What does “home” mean to you? A stable environment with unconditional love and support, or moving from place to place and with no sense of a permanent future? While both are possibilities for children and youth in foster care, the latter is far too often the reality faced by youth-in-care. The New York City child welfare system continues to improve its practice by introducing innovative approaches, yet children enter foster care everyday due to larger systemic issues which impact families in underserved and underprivileged communities at alarming rates. Poverty and poverty-related challenges, structural inequality, and racially biased decision making are some of the factors that contribute to the disproportionate representation of children of color in child welfare [1]. Battling racism and classism are worthy fights: fights social workers sign up to undertake. While racism, classism, and all the other “-isms” appear to be never-ending wars, there are smaller battles child welfare professionals and organizations can and should win.

One winnable battle is child welfare caseworker retention.
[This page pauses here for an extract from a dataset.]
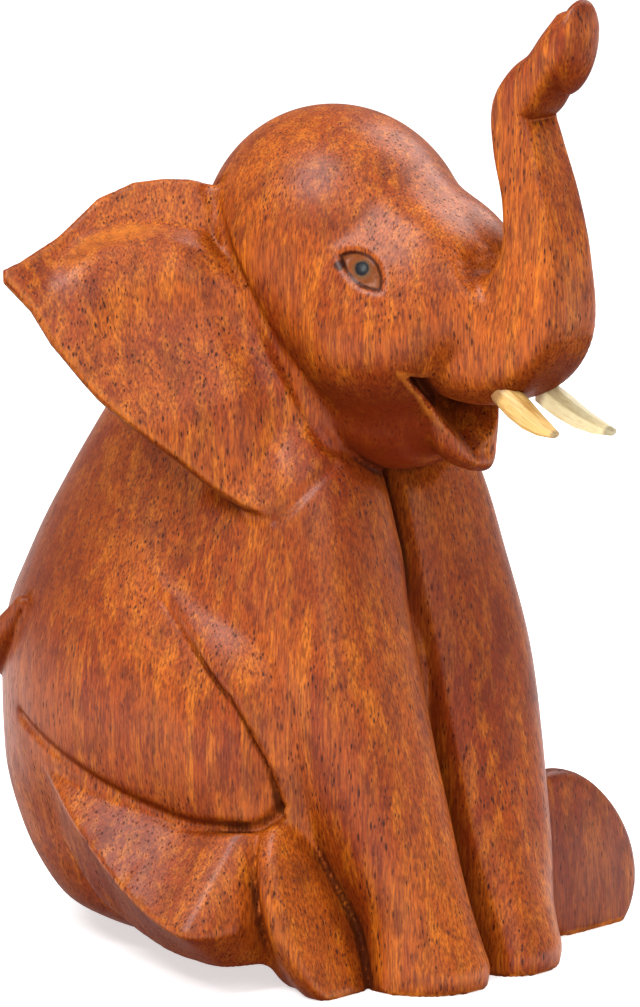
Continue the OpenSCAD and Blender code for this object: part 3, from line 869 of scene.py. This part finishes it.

Ninety percent of state child welfare agencies report difficulty in recruiting and retaining workers [2]. Exceedingly high numbers of caseloads, poor working conditions, high turnover rates, and a poor public perception of the child welfare system are widely recognized as problems that contribute to the difficulty of attracting high-quality, innovative, and committed staff [3]. Turnover of child welfare caseworkers negatively impacts youth-in-care, families involved in child welfare systems, and the organizations that serve these youth and families. Caseworker retention directly affects a child spending one more holiday away from a permanent home. A Milwaukee study by Flower, McDonald, and Sumski (2005) found that fewer changes in caseworkers increases the chances of permanency exponentially for youth-in-care (i.e. Children with one caseworker achieve permanency in 74.5% of cases. But the more caseworkers involved in a child’s life, the less chance that child has to achieve permanency, ranging from 17.5% for children with two case managers, to the devastatingly low rate of 0.1% for children who had six or seven caseworkers during their time in care).

Fostering Change for Children (FCFC) joined this battle in 2011 by introducing Children’s Corps to New York City. The Children’s Corps program works closely with NYC’s Administration for Children’s Services and its provider agencies and is unique in its three-pronged approach: 1) Selective Recruitment: Bachelor’s and Master’s level graduates are recruited across the U.S. and participate in a rigorous application and interview process; 2) Comprehensive and Innovative Pre-Service Training: Those selected to Children’s Corps participate in a four-week, training academy before entering the workforce with their respective agencies; and 3) Ongoing Support: Children’s Corps supports these frontline workers during their two-year commitment to the program and their agency. They receive support via mentor relationships, monthly gatherings, an online resource community, and the FCFC staff.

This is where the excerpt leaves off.